### SET EXERCISE
Set down each record exactly as written.

Dataset rows
—————
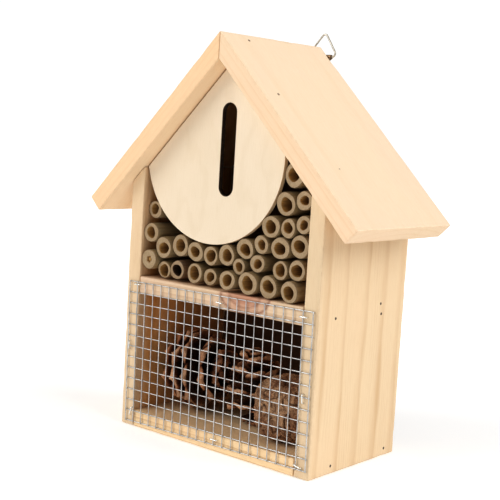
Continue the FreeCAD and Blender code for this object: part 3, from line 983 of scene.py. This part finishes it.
def make_staples(steel):
    """Wire bent to a U, its slightly arched crown across a wire of the mesh."""
    node = "staples"
    parts = []
    for points in solids_of(node):
        front = points[:, 1].min()
        crown = points[points[:, 1] < front + STAPLE_WIRE * 2]
        middle = (crown.max(0) + crown.min(0)) / 2
        flat = points[:, [0, 2]]
        long_way = np.linalg.eigh(np.cov((flat - flat.mean(0)).T))[1][:, -1]
        reach = np.ptp(flat @ long_way) / 2 - STAPLE_WIRE
        y = front + STAPLE_WIRE
        leg = [(reach, points[:, 1].max() - y), (reach, STAPLE_BEND * 1.6)]
        for k in range(7):
            a = math.pi / 2 * k / 6
            leg.append((reach - STAPLE_BEND * (1 - math.cos(a)), STAPLE_BEND * (1 - math.sin(a))))
        arch = [((reach - STAPLE_BEND) * t, STAPLE_ARCH * (1 - abs(t))) for t in (-0.5, 0.0, 0.5)]
        line = [(-out, depth) for out, depth in leg] + arch + leg[::-1]
        path = [(middle[0] + long_way[0] * out, y + depth, middle[2] + long_way[1] * out)
                for out, depth in line]
        parts.append(sweep(path, STAPLE_WIRE, 12))
    add_parts(node, parts, steel)


# Height below the top of a nail's head, and the share of the head's radius there
NAIL_HEAD = ((0.0, 0.3), (0.00001, 0.7), (0.00004, 0.9), (0.00012, 1.0), (0.0004, 0.97))
NAIL_NECK = 0.0005
NAIL_POINT = 0.0016


def make_nails(node, steel):
    """Heads with a rounded rim and a shallow dished top, on a plain shank."""
    parts = []
    for points in solids_of(node):
        low, high, direction = main_axis(points)
        spread = []
        for end in (low, high):
            off = points - end
            near = off[np.abs(off @ direction) < SURFACE]
            spread.append(np.linalg.norm(near, axis=1).max())
        head, tip = (low, high) if spread[0] > spread[1] else (high, low)
        radius = max(spread)
        shank = min(spread)
        length = np.linalg.norm(tip - head)
        profile = [(height, radius * share) for height, share in NAIL_HEAD]
        profile += [(NAIL_NECK, shank), (length - NAIL_POINT, shank), (length, shank * 0.15)]
        parts.append(turned(profile, head, tip - head))
    add_parts(node, parts, steel)


# ---- hanger

STRAP_PLATE = 0.0014
STRAP_GAP = 0.00004
STRAP_CORNER = 0.0018
STRAP_SOFT = 0.00012
STRAP_TAPER = 0.36
STRAP_SLICES = 28
CURL_STEPS = 24
CURL_FROM = math.radians(215)
CURL_TO = math.radians(-75)


def make_strap(brass):
    """A strip folded over the ring's wire, with its two layers pressed together below."""
    node = "hanger_strap"
    low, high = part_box(node)
    axis = Vector(next(j for j in frame["joints"] if j["name"] == "ring_swing")["pos_m"])
    sheet = STRAP_PLATE / 2 - STRAP_GAP
    middle = high.z - axis.z - sheet / 2
    shoulder = axis.z - middle * 1.15
    back_y = low.y + sheet / 2
    front_y = low.y + STRAP_PLATE - sheet / 2
    line = [(back_y, low.z), (back_y, shoulder)]
    for k in range(CURL_STEPS + 1):
        a = CURL_FROM + (CURL_TO - CURL_FROM) * k / CURL_STEPS
        line.append((axis.y + middle * math.cos(a), axis.z + middle * math.sin(a)))
    line += [(front_y, axis.z - middle * 1.9), (front_y, low.z)]
    middle_x = (low.x + high.x) / 2
    points = []
    for i in range(STRAP_SLICES + 1):
        x = low.x + (high.x - low.x) * i / STRAP_SLICES
        cut = max(0.0, STRAP_CORNER - min(x - low.x, high.x - x))
        lift = STRAP_CORNER - math.sqrt(max(0.0, STRAP_CORNER ** 2 - cut ** 2))
        soft = STRAP_SOFT if i in (0, STRAP_SLICES) else 0.0
        left, right = [], []
        for k, (y, z) in enumerate(line):
            ahead = Vector(line[min(len(line) - 1, k + 1)]) - Vector(line[max(0, k - 1)])
            across = Vector((ahead.y, -ahead.x)).normalized() * (sheet / 2 - soft)
            if z < low.z + 1e-6:
                z += lift
            below = max(0.0, shoulder - z) / (shoulder - low.z)
            wide = middle_x + (x - middle_x) * (1 - STRAP_TAPER * below)
            left.append((wide, y + across.x, z + across.y))
            right.append((wide, y - across.x, z - across.y))
        points += left + right[::-1]
    add_piece(node, points, closed_tube(STRAP_SLICES + 1, 2 * len(line)), [brass],
              smooth=False)


SCREW_RINGS = 26
SCREW_AROUND = 64
CROSS_LENGTH = 0.0013
CROSS_WIDTH = 0.0003
CROSS_DEPTH = 0.0006
SCREW_SHANK = [(0.0, 0.0012), (0.011, 0.0012), (0.0138, 0.0002)]


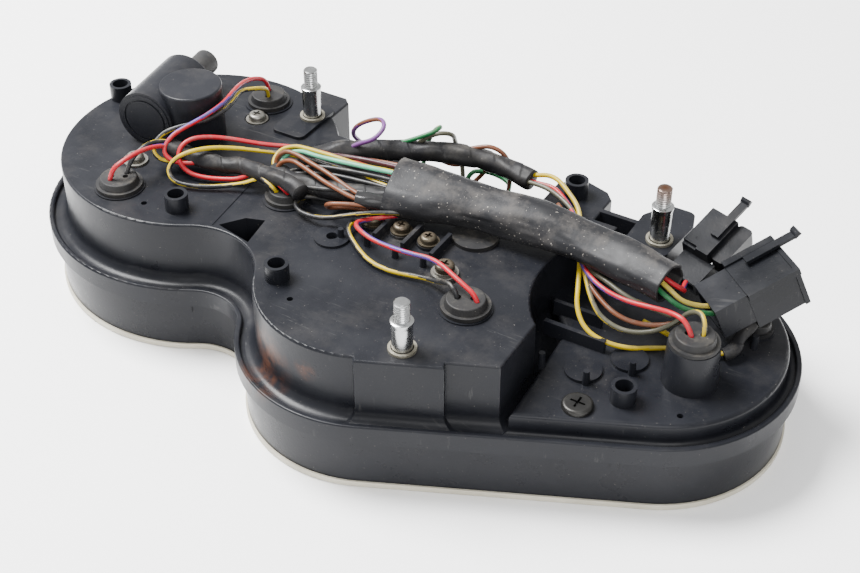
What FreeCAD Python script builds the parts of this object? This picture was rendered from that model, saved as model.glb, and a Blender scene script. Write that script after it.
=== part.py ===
"""Three-dial motorcycle instrument cluster, lying face down on its lens rim.

Units are millimetres. +Z is up, out of the back of the cluster, and +X runs along its long side
from the speedometer to the gauge pod. Z = 0 is the rim that rests on the bench. The dials face -Z.
"""
import FreeCAD, Part
import math
import os

from FreeCAD import Placement, Rotation, Vector

# ---------------------------------------------------------------- driving dimensions
LEFT, LEFT_R = (-97.8, 10.0), 66.4          # speedometer lobe of the flange
MID, MID_R = (13.0, -31.0), 53.5            # tachometer lobe
RIGHT, RIGHT_R = (108.5, 14.5), 55.7        # gauge pod
NECK_R = 20.0                               # concave blend between the first two lobes
FAR_Y = 66.0                                # straight far edge of the flange
FAR_BLEND_R = 10.0                          # its blends into the end lobes

TRIM_TOP = 2.7                              # cream rim gasket
FRONT_TOP = 28.0                            # front case wall
LIP_BOTTOM, LIP_TOP, LIP_WALL = 24.5, 32.5, 2.2
GROOVE_BOTTOM, GROOVE_TOP = 28.3, 30.3      # floor of the groove inside the lip
HIGH_DECK = 58.0                            # back of the speedometer and tachometer
LOW_DECK = 39.0                             # back of the gauge pod and of the lamp shelf
WALL = 2.5
HIGH_INSET, LOW_INSET = 8.5, 5.3            # walls stand this far inside the lip's edge
SHELF_Y = 45.5                              # far edge of the high deck, in front of the lamp shelf
FRONT_SLOPE = math.radians(23.6)            # the straight front side, from the X axis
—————
### TASK OUTPUT
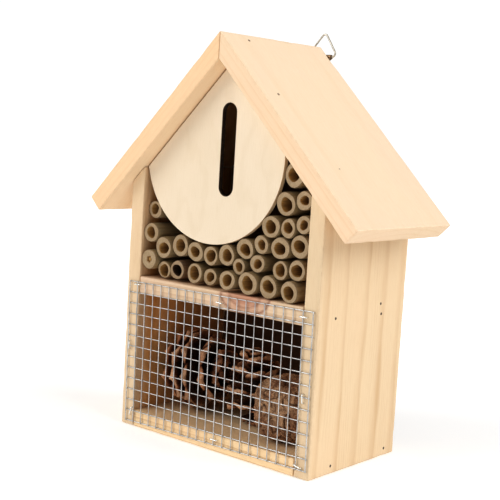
Continue the FreeCAD and Blender code for this object: part 3, from line 983 of scene.py. This part finishes it.
def make_staples(steel):
    """Wire bent to a U, its slightly arched crown across a wire of the mesh."""
    node = "staples"
    parts = []
    for points in solids_of(node):
        front = points[:, 1].min()
        crown = points[points[:, 1] < front + STAPLE_WIRE * 2]
        middle = (crown.max(0) + crown.min(0)) / 2
        flat = points[:, [0, 2]]
        long_way = np.linalg.eigh(np.cov((flat - flat.mean(0)).T))[1][:, -1]
        reach = np.ptp(flat @ long_way) / 2 - STAPLE_WIRE
        y = front + STAPLE_WIRE
        leg = [(reach, points[:, 1].max() - y), (reach, STAPLE_BEND * 1.6)]
        for k in range(7):
            a = math.pi / 2 * k / 6
            leg.append((reach - STAPLE_BEND * (1 - math.cos(a)), STAPLE_BEND * (1 - math.sin(a))))
        arch = [((reach - STAPLE_BEND) * t, STAPLE_ARCH * (1 - abs(t))) for t in (-0.5, 0.0, 0.5)]
        line = [(-out, depth) for out, depth in leg] + arch + leg[::-1]
        path = [(middle[0] + long_way[0] * out, y + depth, middle[2] + long_way[1] * out)
                for out, depth in line]
        parts.append(sweep(path, STAPLE_WIRE, 12))
    add_parts(node, parts, steel)


# Height below the top of a nail's head, and the share of the head's radius there
NAIL_HEAD = ((0.0, 0.3), (0.00001, 0.7), (0.00004, 0.9), (0.00012, 1.0), (0.0004, 0.97))
NAIL_NECK = 0.0005
NAIL_POINT = 0.0016


def make_nails(node, steel):
    """Heads with a rounded rim and a shallow dished top, on a plain shank."""
    parts = []
    for points in solids_of(node):
        low, high, direction = main_axis(points)
        spread = []
        for end in (low, high):
            off = points - end
            near = off[np.abs(off @ direction) < SURFACE]
            spread.append(np.linalg.norm(near, axis=1).max())
        head, tip = (low, high) if spread[0] > spread[1] else (high, low)
        radius = max(spread)
        shank = min(spread)
        length = np.linalg.norm(tip - head)
        profile = [(height, radius * share) for height, share in NAIL_HEAD]
        profile += [(NAIL_NECK, shank), (length - NAIL_POINT, shank), (length, shank * 0.15)]
        parts.append(turned(profile, head, tip - head))
    add_parts(node, parts, steel)


# ---- hanger

STRAP_PLATE = 0.0014
STRAP_GAP = 0.00004
STRAP_CORNER = 0.0018
STRAP_SOFT = 0.00012
STRAP_TAPER = 0.36
STRAP_SLICES = 28
CURL_STEPS = 24
CURL_FROM = math.radians(215)
CURL_TO = math.radians(-75)


def make_strap(brass):
    """A strip folded over the ring's wire, with its two layers pressed together below."""
    node = "hanger_strap"
    low, high = part_box(node)
    axis = Vector(next(j for j in frame["joints"] if j["name"] == "ring_swing")["pos_m"])
    sheet = STRAP_PLATE / 2 - STRAP_GAP
    middle = high.z - axis.z - sheet / 2
    shoulder = axis.z - middle * 1.15
    back_y = low.y + sheet / 2
    front_y = low.y + STRAP_PLATE - sheet / 2
    line = [(back_y, low.z), (back_y, shoulder)]
    for k in range(CURL_STEPS + 1):
        a = CURL_FROM + (CURL_TO - CURL_FROM) * k / CURL_STEPS
        line.append((axis.y + middle * math.cos(a), axis.z + middle * math.sin(a)))
    line += [(front_y, axis.z - middle * 1.9), (front_y, low.z)]
    middle_x = (low.x + high.x) / 2
    points = []
    for i in range(STRAP_SLICES + 1):
        x = low.x + (high.x - low.x) * i / STRAP_SLICES
        cut = max(0.0, STRAP_CORNER - min(x - low.x, high.x - x))
        lift = STRAP_CORNER - math.sqrt(max(0.0, STRAP_CORNER ** 2 - cut ** 2))
        soft = STRAP_SOFT if i in (0, STRAP_SLICES) else 0.0
        left, right = [], []
        for k, (y, z) in enumerate(line):
            ahead = Vector(line[min(len(line) - 1, k + 1)]) - Vector(line[max(0, k - 1)])
            across = Vector((ahead.y, -ahead.x)).normalized() * (sheet / 2 - soft)
            if z < low.z + 1e-6:
                z += lift
            below = max(0.0, shoulder - z) / (shoulder - low.z)
            wide = middle_x + (x - middle_x) * (1 - STRAP_TAPER * below)
            left.append((wide, y + across.x, z + across.y))
            right.append((wide, y - across.x, z - across.y))
        points += left + right[::-1]
    add_piece(node, points, closed_tube(STRAP_SLICES + 1, 2 * len(line)), [brass],
              smooth=False)


SCREW_RINGS = 26
SCREW_AROUND = 64
CROSS_LENGTH = 0.0013
CROSS_WIDTH = 0.0003
CROSS_DEPTH = 0.0006
SCREW_SHANK = [(0.0, 0.0012), (0.011, 0.0012), (0.0138, 0.0002)]


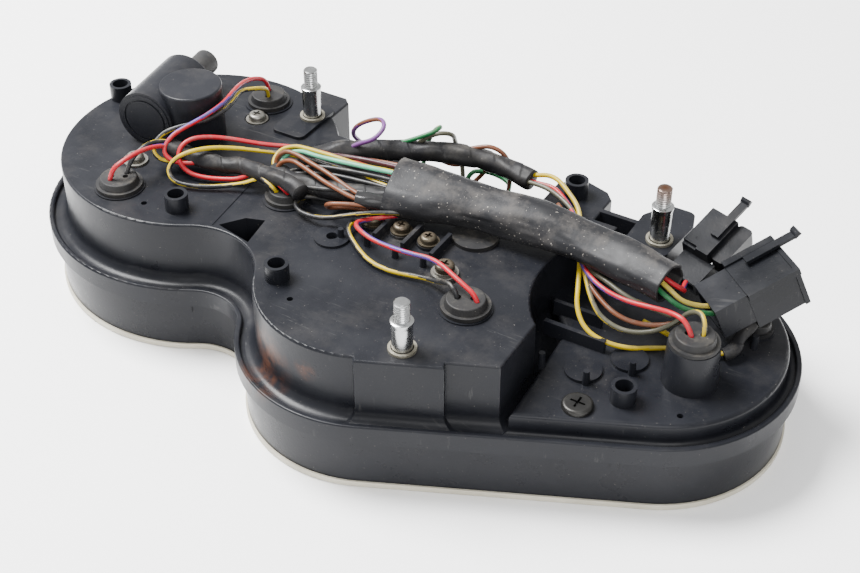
What FreeCAD Python script builds the parts of this object? This picture was rendered from that model, saved as model.glb, and a Blender scene script. Write that script after it.
=== part.py ===
"""Three-dial motorcycle instrument cluster, lying face down on its lens rim.

Units are millimetres. +Z is up, out of the back of the cluster, and +X runs along its long side
from the speedometer to the gauge pod. Z = 0 is the rim that rests on the bench. The dials face -Z.
"""
import FreeCAD, Part
import math
import os

from FreeCAD import Placement, Rotation, Vector

# ---------------------------------------------------------------- driving dimensions
LEFT, LEFT_R = (-97.8, 10.0), 66.4          # speedometer lobe of the flange
MID, MID_R = (13.0, -31.0), 53.5            # tachometer lobe
RIGHT, RIGHT_R = (108.5, 14.5), 55.7        # gauge pod
NECK_R = 20.0                               # concave blend between the first two lobes
FAR_Y = 66.0                                # straight far edge of the flange
FAR_BLEND_R = 10.0                          # its blends into the end lobes

TRIM_TOP = 2.7                              # cream rim gasket
FRONT_TOP = 28.0                            # front case wall
LIP_BOTTOM, LIP_TOP, LIP_WALL = 24.5, 32.5, 2.2
GROOVE_BOTTOM, GROOVE_TOP = 28.3, 30.3      # floor of the groove inside the lip
HIGH_DECK = 58.0                            # back of the speedometer and tachometer
LOW_DECK = 39.0                             # back of the gauge pod and of the lamp shelf
WALL = 2.5
HIGH_INSET, LOW_INSET = 8.5, 5.3            # walls stand this far inside the lip's edge
SHELF_Y = 45.5                              # far edge of the high deck, in front of the lamp shelf
FRONT_SLOPE = math.radians(23.6)            # the straight front side, from the X axis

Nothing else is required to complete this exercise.